事前準備の成果を存分に発揮できるよう、臨機応変に対応していくことが求められます。

逆質問の仕方

面接の終盤で、「何か質問はありますか?」と聞かれることがあります。ここは、企業への関心の高さをアピールできる絶好の機会です。

企業研究を通して感じた疑問点や、将来のキャリアに関する質問など、前向きな質問を用意しておくことが大切です。例えば、「御社の△△事業について、今後の展望をお聞かせいただけますでしょうか。私はその分野に関心があり、自分なりのアイデアも考えています」といった質問は、仕事への意欲の高さを示すことができるでしょう。

社員の働きがいや、仕事のやりがいについて尋ねるのも良いでしょう。「御社で働く魅力はどのような点にあるとお考えでしょうか。私は、○○のような環境で仕事がしたいと思っています」と質問すれば、企業風土への関心と、自身のキャリアビジョンをアピールする機会になります。
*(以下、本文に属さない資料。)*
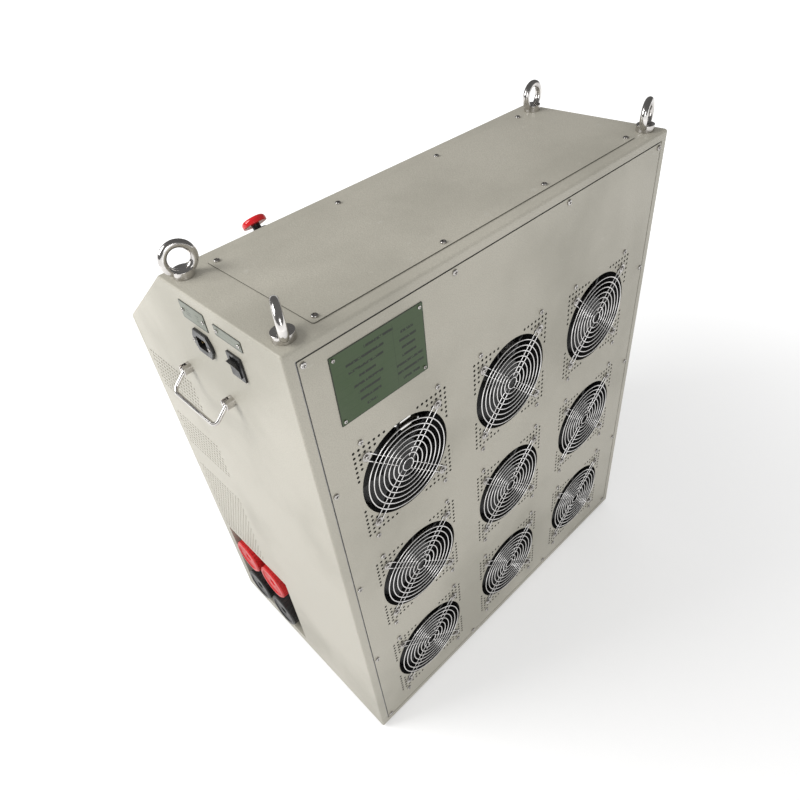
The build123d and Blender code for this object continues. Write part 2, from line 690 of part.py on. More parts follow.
def board():
    """Insulating board behind the recess, carrying the four studs."""
    wide = RECESS_WIDTH + 2 * (RECESS_SHEET + RECESS_LIP)
    tall = RECESS_HEIGHT + 2 * (RECESS_SHEET + RECESS_LIP)
    plate = rounded_plate(wide, tall, 3, -RECESS_DEPTH - BOARD_THICKNESS, -RECESS_DEPTH)
    plate = RIGHT * Pos(*RECESS_CENTRE) * plate
    radius = STUD_RADIUS + THREAD_CLEARANCE
    low = -RECESS_DEPTH - 2 * BOARD_THICKNESS
    return plate - holes(RIGHT, KNOB_POINTS, radius, low, 0)


COLLAR_FACE = STUD_COLLAR_HEIGHT - RECESS_DEPTH
KNOB_BACK = COLLAR_FACE + WASHER_THICKNESS


def stud():
    """Stud with a collar in front of the board and a nut behind it."""
    back = -RECESS_DEPTH - BOARD_THICKNESS
    tip = KNOB_PROUD - KNOB_END_WALL - STUD_TIP_GAP
    shape = rod(STUD_RADIUS, back - NUT_HEIGHT - 12, tip)
    shape = chamfer(shape.edges().sort_by(Axis.Z)[-1], 1.2)
    shape += rod(STUD_COLLAR_RADIUS, -RECESS_DEPTH, COLLAR_FACE)
    nut = extrude(RegularPolygon(NUT_RADIUS, 6), NUT_HEIGHT)
    return shape + Pos(0, 0, back - NUT_HEIGHT) * nut


def washer():
    """Captive washer that travels with the knob."""
    shape = rod(WASHER_RADIUS, COLLAR_FACE, KNOB_BACK)
    return shape - rod(STUD_RADIUS + SHAFT_CLEARANCE, COLLAR_FACE - 1, KNOB_BACK + 1)


def knob():
    """Round fluted clamping knob with a dished face and a blind running bore."""
    face = KNOB_PROUD
    profile_points = [
        (0, face - 4.5),
        (8, face - 4.5),
        (10, face - 2.0),
        (KNOB_RADIUS - 9, face - 2.0),
        (KNOB_RADIUS - 7, face),
        (KNOB_RADIUS - 2.5, face),
        (KNOB_RADIUS, face - 2.5),
        (KNOB_RADIUS, face - KNOB_RIM + 2),
        (KNOB_RADIUS - 2, face - KNOB_RIM),
        (KNOB_NECK_RADIUS + 3, face - KNOB_RIM),
        (KNOB_NECK_RADIUS, face - KNOB_RIM - 3),
        (KNOB_NECK_RADIUS, KNOB_BACK),
        (0, KNOB_BACK),
    ]
    section = Plane.XZ * make_face(Polyline(*profile_points, close=True))
    shape = revolve(section, Axis.Z)
    groove = rod(KNOB_FLUTE_RADIUS, face - KNOB_RIM - 1, face - 3.2)
    offset_radius = KNOB_RADIUS + KNOB_FLUTE_RADIUS * 0.55
    shape -= [
        Rot(0, 0, 360 * i / KNOB_FLUTES) * Pos(offset_radius, 0, 0) * groove
        for i in range(KNOB_FLUTES)
    ]
    return shape - rod(STUD_RADIUS + SHAFT_CLEARANCE, KNOB_BACK - 1, face - KNOB_END_WALL)


PARTS["terminal_box"] = recess_box()
PARTS["terminal_board"] = board()
PARTS["terminal_studs"] = [RIGHT * Pos(x, y) * stud() for x, y in KNOB_POINTS]
knob_shape = knob()
for number, (x, y) in enumerate(KNOB_POINTS, start=1):
    PARTS[f"terminal_washer_{number}"] = RIGHT * Pos(x, y) * washer()
    PARTS[f"terminal_knob_{number}"] = RIGHT * Pos(x, y) * knob_shape


# ---- side handles ----
def post():
    """Turned post, forked at its outer end for the bail's eye and its pin."""
    shape = rod(POST_RADIUS, 0, POST_LENGTH)
    shape = fillet(shape.edges().sort_by(Axis.Z)[-1], 1.2)
    slot = BAIL_RADIUS + CLEVIS_CLEARANCE
    floor = PIVOT_HEIGHT - BAIL_RADIUS - 1
    shape -= block(-slot, slot, -POST_RADIUS - 1, POST_RADIUS + 1, floor, POST_LENGTH + 1)
    shape += rod(PANEL_SCREW_RADIUS, -SHEET - 6, 0.5)
    pin = Pos(0, 0, PIVOT_HEIGHT) * Rot(0, 90, 0) * Cylinder(BAIL_PIN_RADIUS, 2 * POST_RADIUS - 3)
    return shape + pin


def bail():
    """Bent rod handle, hanging at its droop angle from the two pivots."""
    y0 = HANDLE_FRONT
    y1 = HANDLE_FRONT + HANDLE_SPACING
    path = FilletPolyline(
        (0, y0), (BAIL_REACH, y0), (BAIL_REACH, y1), (0, y1), radius=BAIL_CORNER
    )
    section = Plane(origin=(0, y0, 0), z_dir=(1, 0, 0)) * Circle(BAIL_RADIUS)
    shape = sweep(section, path=path)
    for y in (y0, y1):
        shape += Pos(0, y, 0) * Sphere(BAIL_RADIUS)
        bore = Rot(90, 0, 0) * Cylinder(BAIL_PIN_RADIUS + BAIL_PIN_CLEARANCE, 4 * BAIL_RADIUS)
        shape -= Pos(0, y, 0) * bore
    place = Pos(HALF_WIDTH + PIVOT_HEIGHT, -HALF_DEPTH, TOP_Z - HANDLE_TOP)
    return place * Rot(0, BAIL_DROOP, 0) * shape


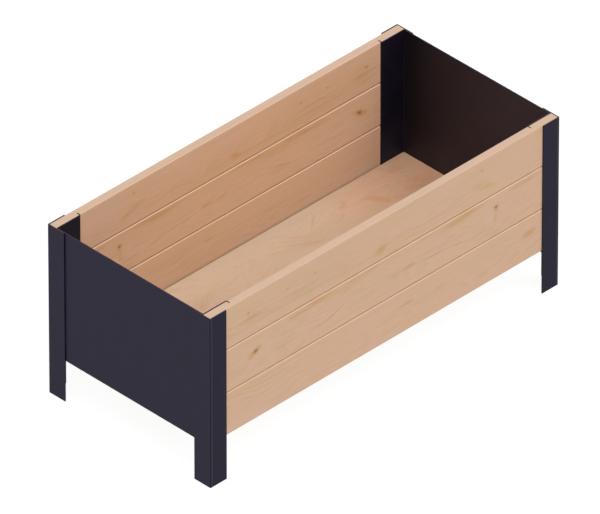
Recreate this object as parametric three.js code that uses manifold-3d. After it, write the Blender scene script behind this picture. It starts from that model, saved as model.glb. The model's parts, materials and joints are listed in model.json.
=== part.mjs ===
// Wooden planter box on four steel angle legs.
// Tongue-and-groove boards slide into channels at the corners, and a plywood floor lies inside.
// Millimetres, +Z up. X runs along the box, Y across it, and the origin is on the ground under its middle.

import * as THREE from 'three';
import { mergeVertices } from 'three/addons/utils/BufferGeometryUtils.js';
import Module from 'manifold-3d';

// Overall sizes
const boxLength = 1072; // over the outer faces of the legs
const boxWidth = 500; // over the outer faces of the legs
const boxHeight = 450; // from the ground to the rim
const groundClearance = 108; // from the ground to the underside of the steel ends
const fitGap = 0.3; // clearance between pieces that touch

// Legs: steel angles
const legWidth = 50; // each side of the angle
const legSheet = 2.5;
const legInnerRadius = 1.5; // inside corner
const legCornerEase = 0.8; // outside corner

// End panels: folded steel sheet on a thicker ledge
const panelSheet = 2.5;
const panelInnerRadius = 1.5; // inside of each fold
const sideFlangeDepth = 72.5; // along the inner face of the boards
const lipReach = 8.5; // from the side flange into the boards
const ledgeThickness = 4;
const ledgeDepth = 45; // under the floor and the boards
const earSetback = 1; // from the boards' outer face to the end of the ledge

// Side boards
const boardsPerSide = 3;
const boardThickness = 21;
const rimTrim = 4.4; // taken off the top board so that it ends level with the rim
const tongueHeight = 7;
const tongueThickness = 6;
const tongueEase = 0.8;
const grooveSpare = 0.7; // free depth in the groove past the tongue
const jointBevel = 2.7;
const rimEase = 1;

// Floor
const floorThickness = 10;
const floorEaseSpare = 1; // corners are cut back this far past the end panels' folds

// Floor bearers: folded steel channels, open downwards
const bearerCount = 3;
const bearerWidth = 40;
const bearerSheet = 2;
const bearerDepth = 15;
const bearerInnerRadius = 1.5;
const bearerTabSetback = 8.7; // from the boards' outer face to the bearer's end
const bearerTabLength = 33; // flat end under the board, past the folded sides
const bearerScrewSpacing = 22;

// Countersunk wood screws, driven up into the lowest boards
const screwLength = 28;
const screwHeadRadius = 3.8;
const screwHeadHeight = 2.4;
const screwHeadRim = 0.4;
const screwShankRadius = 1.9;
const screwPointLength = 5;
const screwInset = 7; // from the boards' inner face to the screw
const recessWidth = 1.1; // cross recess in the head
const recessSpan = 4.4;
const recessDepth = 1.3;

// How finely round shapes are divided
const foldSteps = 6;
const screwSegments = 16;
const mergeTolerance = 1e-4;
const cutMargin = 1; // how far a cutting shape runs past what it cuts

// Planes that the pieces share, from the outside in
const legInnerX = boxLength / 2 - legSheet;
const legInnerY = boxWidth / 2 - legSheet;
const panelOuterX = legInnerX - fitGap;
const panelInnerX = panelOuterX - panelSheet;
const boardEndX = legInnerX - fitGap;
const boardOuterY = legInnerY - fitGap;
const boardMiddleY = boardOuterY - boardThickness / 2;
const boardInnerY = boardOuterY - boardThickness;
const flangeOuterY = boardInnerY - fitGap;
const flangeInnerY = flangeOuterY - panelSheet;
const lipInnerX = panelOuterX - sideFlangeDepth;
const lipOuterX = lipInnerX + panelSheet;
const ledgeInnerX = panelOuterX - ledgeDepth;
const ledgeTop = groundClearance + ledgeThickness;
const boardBottom = ledgeTop + fitGap;
const boardPitch = (boxHeight - boardBottom + rimTrim) / boardsPerSide;
const floorBottom = ledgeTop + fitGap;
const floorEndX = panelInnerX - fitGap;
const floorEdgeY = flangeInnerY - fitGap;
const floorEase = panelInnerRadius + floorEaseSpare;
const screwY = boardInnerY + screwInset;
const earScrewX = (ledgeInnerX + panelInnerX - panelInnerRadius) / 2;
const bearerTop = boardBottom - fitGap;
const bearerUnderside = bearerTop - bearerSheet;
const bearerEndY = boardOuterY - bearerTabSetback;
const bearerPitch = (2 * ledgeInnerX) / (bearerCount + 1);

const wasm = await Module();
wasm.setup();

const spruce = { color: 0xd9b48c, roughness: 0.62, metalness: 0 };
const plywood = { color: 0xe0bf98, roughness: 0.6, metalness: 0 };
const blackSteel = { color: 0x2d2b35, roughness: 0.55, metalness: 0.1 };
const zincSteel = { color: 0xb9bcc0, roughness: 0.35, metalness: 0.9 };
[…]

ただし、初任給の話や、休日の多さを聞くのは避けたほうが無難です。給与につながる話を自ら切り出すのは、品がないと受け取られてしまう恐れがあります。あくまで仕事への意欲や、会社との相性を確認する場だと意識しましょう。

また、質問内容はメモを取るなどして、しっかりと聞く姿勢を示すことも大切。相手の話に耳を傾け、真摯に受け止める態度を見せることで、コミュニケーション能力の高さを印象付けることができるはずです。

面接力を高める日常的な取り組み

面接が苦手な人にとって、就職活動は大きなストレスとなりがちです。しかし、面接力は日常的な取り組みによって着実に向上させることができます。コミュニケーション能力の強化、自己理解の深化、時事問題への関心など、日々の生活の中で意識的に行動することで、面接に必要なスキルを自然に身につけることができます。本節では、面接が苦手な人が日常的に実践できる効果的な方法を紹介します。これらの取り組みを継続することで、自信を持って面接に臨めるようになるでしょう。

日々のコミュニケーション強化

面接力向上の基本は、日々のコミュニケーション能力を高めることです。まずは、家族や友人との会話を大切にし、自分の考えを明確に伝える練習をしましょう。また、アルバイトや学校生活でも、積極的に他者とコミュニケーションを取る機会を作ります。例えば、グループワークでリーダーシップを取ったり、初対面の人と会話を始めたりすることで、対人スキルが向上します。さらに、自分の話し方や表情を意識し、必要に応じて録音や録画で確認することも効果的です。これらの実践を通じて、面接での円滑なコミュニケーションにつながります。

自己分析の習慣化

面接で求められる自己理解を深めるために、日常的な自己分析の習慣を身につけましょう。毎日の出来事や感情を日記に記録し、自分の行動パターンや価値観を客観的に観察します。また、定期的に自分の長所・短所を書き出し、具体的なエピソードと結びつけて考えることで、面接での質問に対する回答の準備になります。さらに、友人や家族に自分の印象を聞くなど、他者からのフィードバックを積極的に求めることで、自己認識の精度を高めることができます。これらの習慣を通じて、面接での的確な自己表現が可能になります。

時事問題への関心と知識の蓄積

面接では、社会情勢や業界動向に関する質問も頻繁に出されます。日々のニュースチェックを習慣化し、特に志望業界に関連するトピックスには注目しましょう。新聞やニュースアプリを活用し、毎日15分程度の情報収集を行います。また、気になるニュースについて友人や家族と議論することで、自分の意見を整理し、論理的に伝える練習になります。さらに、月に1冊程度、業界に関連する書籍を読むことで、より深い知識を得ることができます。こうした日常的な取り組みが、面接での話題の幅を広げ、自信を持ってコミュニケーションを取る力につながります。

 

まとめ:面接で内定を勝ち取るために

面接は、内定獲得に向けた重要な関門です。事前の十分な準備と、本番での誠実な態度が何より大切だと言えます。

自己分析を通して自分自身への理解を深め、企業研究で会社との適性を見極める。そして、想定質問への答えを用意し、実践的なトレーニングを重ねる。

そうした地道な努力の積み重ねが、面接当日の自信につながります。例えば、模擬面接を繰り返すことで、質問に臆することなく、堂々と受け答えできるようになります。また、自己分析の成果を言葉にする訓練を積むことで、自分の強みを面接官に的確に伝えられるようになるでしょう。

緊張は誰にでもつきものですが、精一杯の準備をしたうえで、飾らない自分の姿を見せることが大切です。「御社で働きたい」というシンプルな思いを、真摯な言葉と態度で伝えられれば、面接官の心にも響くはずです。

面接のチャンスを最大限に活かし、内定を勝ち取れるよう、準備に励んでいきましょう。